Al poco rato ingresó Manuel, padre de Irene, pidió su desayuno con su gran vozarrón, Mati salió volando de la cocina con la bandeja en las manos, ella sabía que no debía demorarse. Irene conversó con su padre y le hizo conocer sus inquietudes y temores sobre el viaje a la capital. El padre miró con ojos bondadosos a su única hija, le dijo que no debía tener ningún temor, pues iba a la casa de un hermano, que hacía muchos años vivía en la capital. Allí viviría, junto a sus primos, solo le pidió que estudiara con bastante responsabilidad, lo demás debía dejarlo en manos de su padre, quien para todo tenía una solución.
Los dos días para Irene pasaron volando, entre despedida y despedida de sus amigas, la compra de algunos encargos para la familia y la preparación del viaje. Se percató, cuando la noche anterior Mati fue a su dormitorio para rogarle se cuidara en la gran ciudad, y no la olvidara. Ambas mujeres se confundieron en un abrazo, brotaron los sentimientos y lloraron en silencio, recordando a la madre fallecida.
Muy temprano al día siguiente, Irene visitó su jardín, se despidió con pena de cada una de sus flores, muy brevemente porque faltaba poco tiempo para la partida del bus. Tomó su desayuno al vuelo y luego de asearse, salió llevando sus bártulos. Se despidió de Matilde, de Marcial y volvió la vista a su jardín, y sus ojos se nublaron de tristeza. De la casa a la agencia eran tan solo cinco minutos, fueron los más largos de su vida. El Bus partió a la hora señalada y las lagrimas y besos menudearon, abrazó fuertemente a su padre y partió a la gran ciudad.
Los años pasaron muy rápidamente, ocho en total, los mensajes entre hija y padre fueron muy copiosos y abundantes. Irene terminó la carrera de enfermería y consiguió trabajo en una clínica privada, muy bien remunerada. Ella siempre tenía presente su jardín, y guardaba la foto que Mati le había entregado al partir. Se preguntaba habitualmente-cómo estará mi jardín, mi rosal-. Su padre usualmente le informaba que todo estaba bien. Una tarde de marzo, recibió una noticia muy triste, su padre había enfermado gravemente y era urgente su presencia en su provincia. Ella agarró lo que pudo y partió de Lima en el primer carro que encontró, su regreso fue muy triste pensando en lo peor.

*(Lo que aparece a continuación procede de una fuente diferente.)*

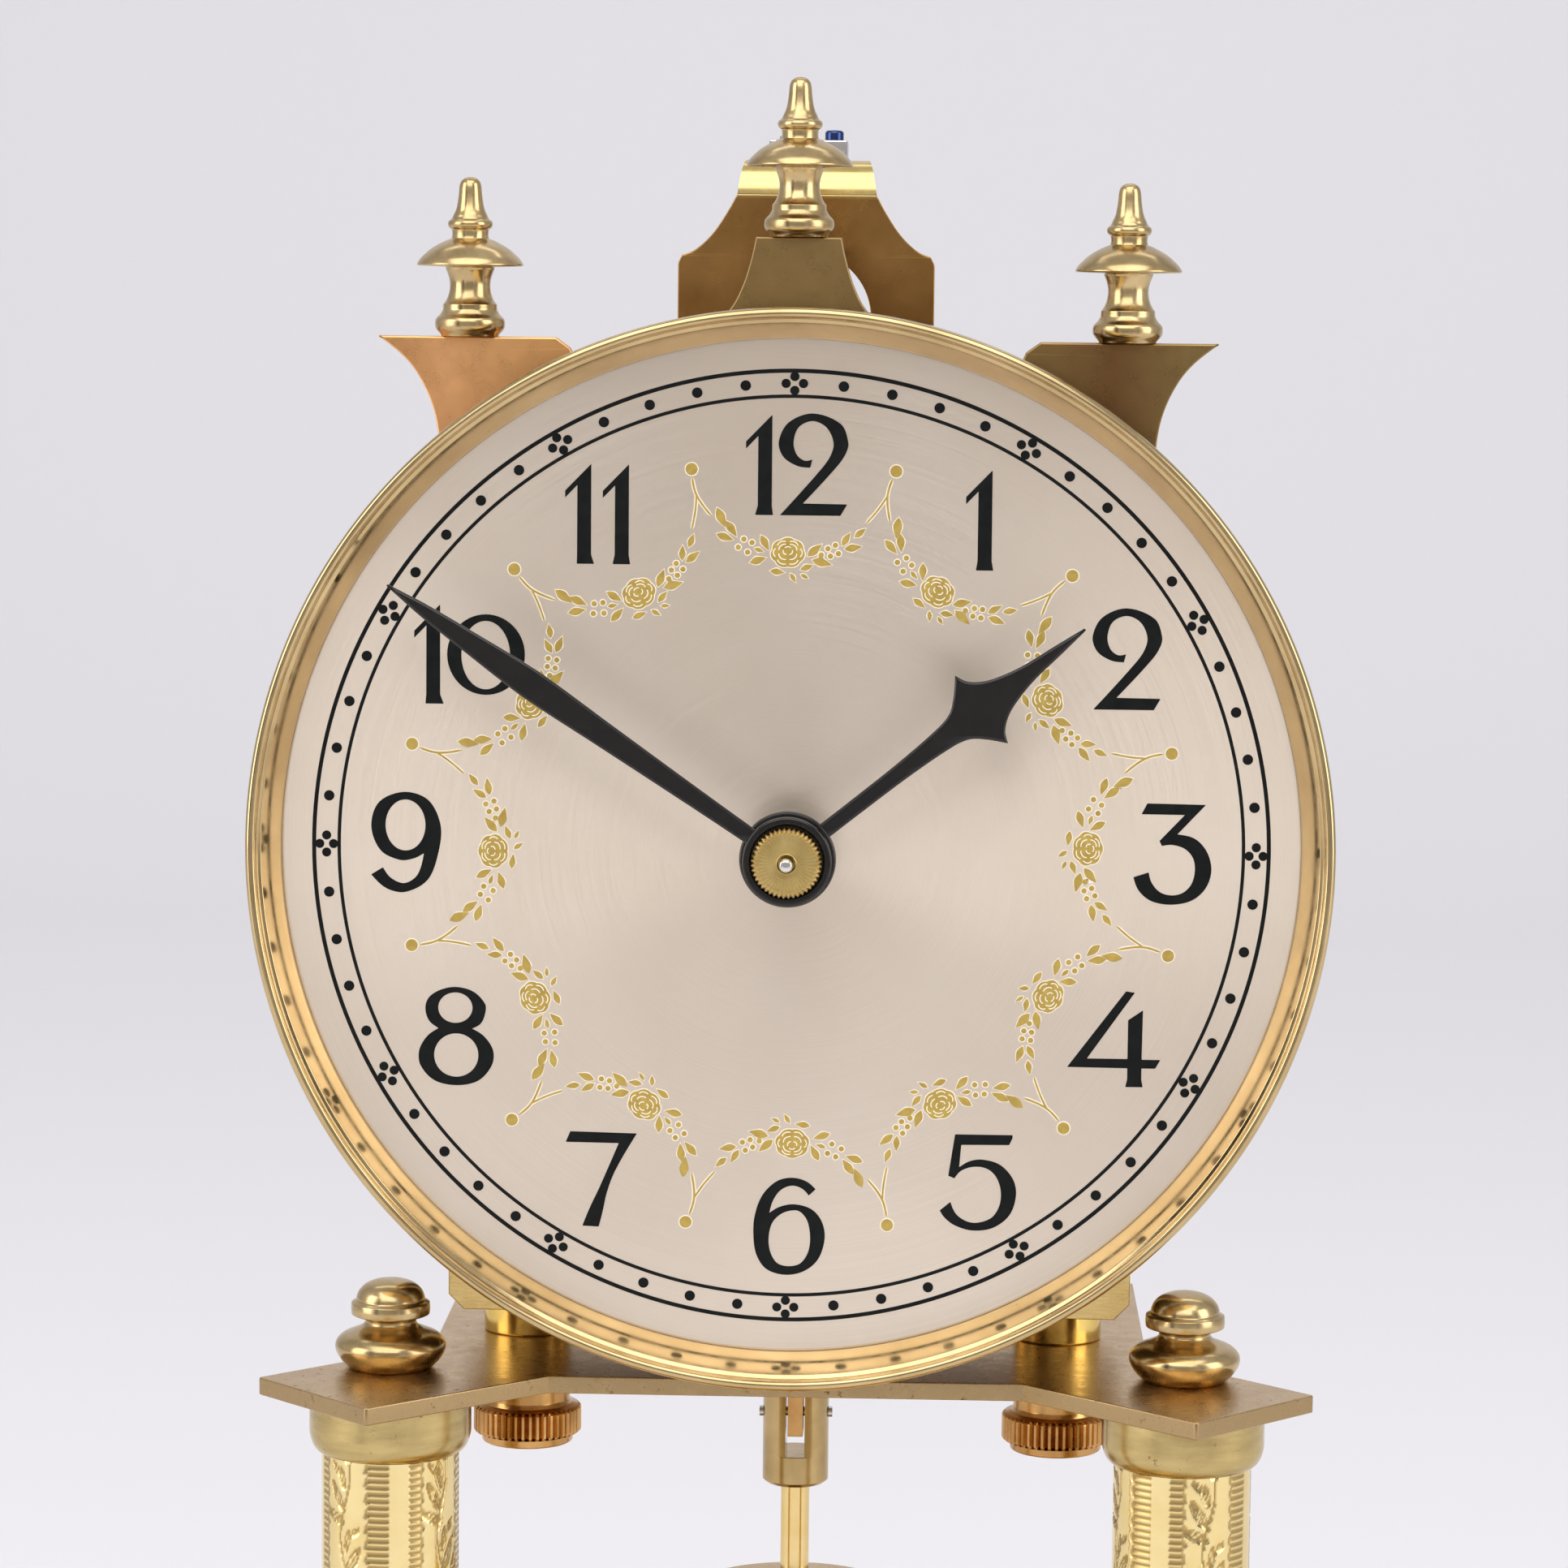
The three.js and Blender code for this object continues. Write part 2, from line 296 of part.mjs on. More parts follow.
// ---------------------------------------------------------------- suspension
{
  const half = [[13, 22], [13, 56.2], [11.2, 56.9], [9.4, 58.6], [7.8, 61], [6.7, 63.2], [6.2, 64.6], [6.2, 66.1]];
  let b = slabY([...half, ...half.map(([x, z]) => [-x, z]).reverse()], -7, -5.5, [circlePts(0, 50.2, 6.6, 16)]);
  b = join(b, boxOf(-6.2, 6.2, -6.5, 6, rel(64.6), rel(66.1)));
  add('suspension_bracket', cut(b, rodZ(0, 0, 2.2, rel(62), rel(67), 14)), DARK_BRASS, 0.35);
  const slotBox = (hx, hy, z0, z1) => boxOf(-hx, hx, -hy, hy, rel(z0), rel(z1));
  let saddle = join(boxOf(-4, 4, -3.4, 3.4, rel(66.15), rel(68.2)), rodZ(0, 0, 1.95, rel(64.1), rel(66.7), 12), rodZ(2.6, -1.6, 0.75, rel(67.7), rel(69.3), 10));
  saddle = cut(saddle, slotBox(0.35, 1.5, 61, 67.4));
  add('suspension_saddle', saddle, STEEL, 0.3);
  add('suspension_spring', boxOf(-0.075, 0.075, -1.2, 1.2, 124.5, rel(67.1)), 0xc0c0bc, 0.3);
  let fork = join(boxOf(-2, 2, -2.1, 2.1, rel(48.8), rel(51.8)), boxOf(0.9, 1.6, -13.6, -1.9, rel(49.8), rel(50.6)), boxOf(-1.6, -0.9, -13.6, -1.9, rel(49.8), rel(50.6)));
  add('suspension_fork', cut(fork, slotBox(0.35, 1.5, 45, 53)), BRASS, 0.3);
  const block = join(boxOf(-0.8, 0.8, -2.4, 2.4, 121.2, 127.5), solid(new THREE.CylinderGeometry(0.5, 0.5, 7.4, 10).rotateZ(Math.PI / 2).translate(0, 0, 123.4)));
  add('suspension_bottom_block', cut(block, boxOf(-0.35, 0.35, -1.5, 1.5, 124.2, 129)), STEEL, 0.3);
}
// ---------------------------------------------------------------- pendulum
{
  let head = turnZ([[0, 115.9], [2.9, 115.9], [3.45, 116.4], [3.45, 128.5], [3, 129.1], [0, 129.1]], 16);
  head = cut(head, boxOf(-1, 1, -5, 5, 119.2, 131), solid(new THREE.CylinderGeometry(0.65, 0.65, 9, 10).rotateZ(Math.PI / 2).translate(0, 0, 123.4)));
  add('pendulum_head', head, BRASS, 0.25);
  add('pendulum_canopy', turnZ([[1.7, 102.7], [10.6, 102.7], [11.2, 103.2], [11.2, 104.1], [10.6, 104.6], [1.7, 104.6], [1.7, 102.7]], 20), DARK_BRASS, 0.3);
  const A = PENDULUM_ARM;
  let frame = turnZ([[0, 40], [1.5, 40], [1.5, 43.9], [1.1, 44], [1.1, 47.2], [2.2, 47.4], [2.2, 60], [3, 61], [3, 63], [2.2, 64], [2.2, 94], [3.4, 96], [3.4, 102.5], [1.5, 102.5], [1.5, 115.7], [0, 115.7]], 10);
  frame = join(frame, turnZ([[0, 36.5], [1, 36.5], [1.5, 38], [1.5, 40.2], [0, 40.2]], 14));
  for (let k = 0; k < 4; k++) {
    const a = rad(45 + 90 * k), c = Math.cos(a), s = Math.sin(a);
    const path = new THREE.CatmullRomCurve3([[1, 99], [8, 98.5], [18, 94.5], [25, 86], [A, 74.5]].map(([r, z]) => new THREE.Vector3(r * c, r * s, z)));
    const sec = shapeOf(circlePts(0, 0, 1.1, 6));
    frame = join(frame, solid(new THREE.ExtrudeGeometry(sec, { steps: 7, bevelEnabled: false, extrudePath: path })));
    const ball = []; for (let i = 0; i <= 6; i++) { const t = -Math.PI / 2 + Math.PI * i / 6; ball.push([Math.max(0, PENDULUM_BALL_R * Math.cos(t)), BALL_Z + PENDULUM_BALL_R * Math.sin(t)]); }
    ball[0][0] = 0; ball[6] = [1.6, BALL_Z + PENDULUM_BALL_R * 0.988];
    ball.push([1.6, 74.1], [0, 74.1]);
    add('pendulum_ball_' + (k + 1), turnZ(ball, 12, A * c, A * s), BRASS, 0.15);
  }
  add('pendulum_frame', frame, BRASS, 0.25);
  add('regulating_disc', turnZ([[1.4, 44.2], [12.4, 44.2], [13, 44.8], [13, 46.4], [12.4, 47], [1.4, 47], [1.4, 44.2]], 20), BRASS, 0.25);
}

export default group;
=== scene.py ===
import bpy
import bmesh
import json
import math
import random
import numpy as np
from mathutils import Matrix, Vector

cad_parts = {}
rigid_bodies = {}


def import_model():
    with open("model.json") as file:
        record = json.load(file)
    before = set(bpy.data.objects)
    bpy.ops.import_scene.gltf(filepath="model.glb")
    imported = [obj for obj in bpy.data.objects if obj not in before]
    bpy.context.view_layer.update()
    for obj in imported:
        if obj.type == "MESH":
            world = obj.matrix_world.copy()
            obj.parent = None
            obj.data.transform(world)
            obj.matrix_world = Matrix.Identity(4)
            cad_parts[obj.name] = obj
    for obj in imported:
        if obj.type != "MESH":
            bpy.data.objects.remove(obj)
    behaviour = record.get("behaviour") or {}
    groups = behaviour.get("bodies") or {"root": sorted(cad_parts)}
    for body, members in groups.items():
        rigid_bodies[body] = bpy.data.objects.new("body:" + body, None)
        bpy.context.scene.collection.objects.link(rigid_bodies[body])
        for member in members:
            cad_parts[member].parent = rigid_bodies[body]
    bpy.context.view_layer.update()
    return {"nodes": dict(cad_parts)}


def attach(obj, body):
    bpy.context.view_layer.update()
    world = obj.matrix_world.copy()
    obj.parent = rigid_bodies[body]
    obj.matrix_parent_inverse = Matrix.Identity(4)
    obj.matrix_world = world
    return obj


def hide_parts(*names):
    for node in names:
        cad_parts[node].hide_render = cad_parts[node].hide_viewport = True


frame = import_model()
sc = bpy.context.scene
random.seed(11)
S = 0.001          # everything below is written in millimetres
DZ = 187.8         # height of the dial centre

# ------------------------------------------------------------------ outlines


def path(pts, r=0.0, per=6, closed=True):
    """Points (x, y) or (x, y, 'c'): 'c' is a corner, the rest is a smooth curve. Corners get a small round r."""
    P = [(float(p[0]), float(p[1])) for p in pts]
    C = [len(p) > 2 for p in pts]
    n = len(P)
    if not closed:
        C[0] = C[-1] = True
    d = [math.dist(P[i], P[(i + 1) % n]) or 1e-9 for i in range(n)]
    out = []
    for i in range(n if closed else n - 1):
        j = (i + 1) % n
        a, b = P[i], P[j]
        out.append((a, C[i]))
        if C[i] and C[j]:
            continue
        chord = (b[0] - a[0], b[1] - a[1])
        m0 = m1 = None
        if not C[i]:
            q = P[i - 1]
            k = d[i] / (d[i - 1] + d[i])
            m0 = ((b[0] - q[0]) * k, (b[1] - q[1]) * k)
        if not C[j]:
            q = P[(j + 1) % n]
            k = d[i] / (d[j] + d[i])
            m1 = ((q[0] - a[0]) * k, (q[1] - a[1]) * k)
        if m0 is None:
            m0 = (1.5 * chord[0] - 0.5 * m1[0], 1.5 * chord[1] - 0.5 * m1[1])
        if m1 is None:
            m1 = (1.5 * chord[0] - 0.5 * m0[0], 1.5 * chord[1] - 0.5 * m0[1])
        for s in range(1, per):
            t = s / per
            h00, h10 = 2 * t**3 - 3 * t * t + 1, t**3 - 2 * t * t + t
            h01, h11 = -2 * t**3 + 3 * t * t, t**3 - t * t
            out.append(((h00 * a[0] + h10 * m0[0] + h01 * b[0] + h11 * m1[0],
                         h00 * a[1] + h10 * m0[1] + h01 * b[1] + h11 * m1[1]), False))
    if not closed:
        out.append((P[-1], True))
    if r <= 0:
        return [p for p, _ in out]
    res, m = [], len(out)
    for i, (p, c) in enumerate(out):
        ends = not closed and i in (0, m - 1)
        if not c or ends:
            res.append(p)
            continue
        q, w = out[i - 1][0], out[(i + 1) % m][0]
        dq, dw = math.dist(p, q), math.dist(p, w)
        k = min(r, 0.45 * dq, 0.45 * dw)
        A = (p[0] + (q[0] - p[0]) * k / dq, p[1] + (q[1] - p[1]) * k / dq)
        B = (p[0] + (w[0] - p[0]) * k / dw, p[1] + (w[1] - p[1]) * k / dw)
        for s in range(4):
            t = s / 3
            res.append((A[0] * (1 - t)**2 + 2 * p[0] * t * (1 - t) + B[0] * t * t,
                        A[1] * (1 - t)**2 + 2 * p[1] * t * (1 - t) + B[1] * t * t))
    return res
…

Llegó a su terruño por la tarde, una lluvia fuerte le dio la bienvenida y rápidamente se dirigió a su casa, al abrir la puerta del que era su hogar, se encontró con Mati, quien la recibió con un abrazo y llorando, le informó que su padre había fallecido una hora antes, fulminado por un ataque cardiaco, precisamente en el instante en que amorosamente arreglaba el hermoso rosal de su hija.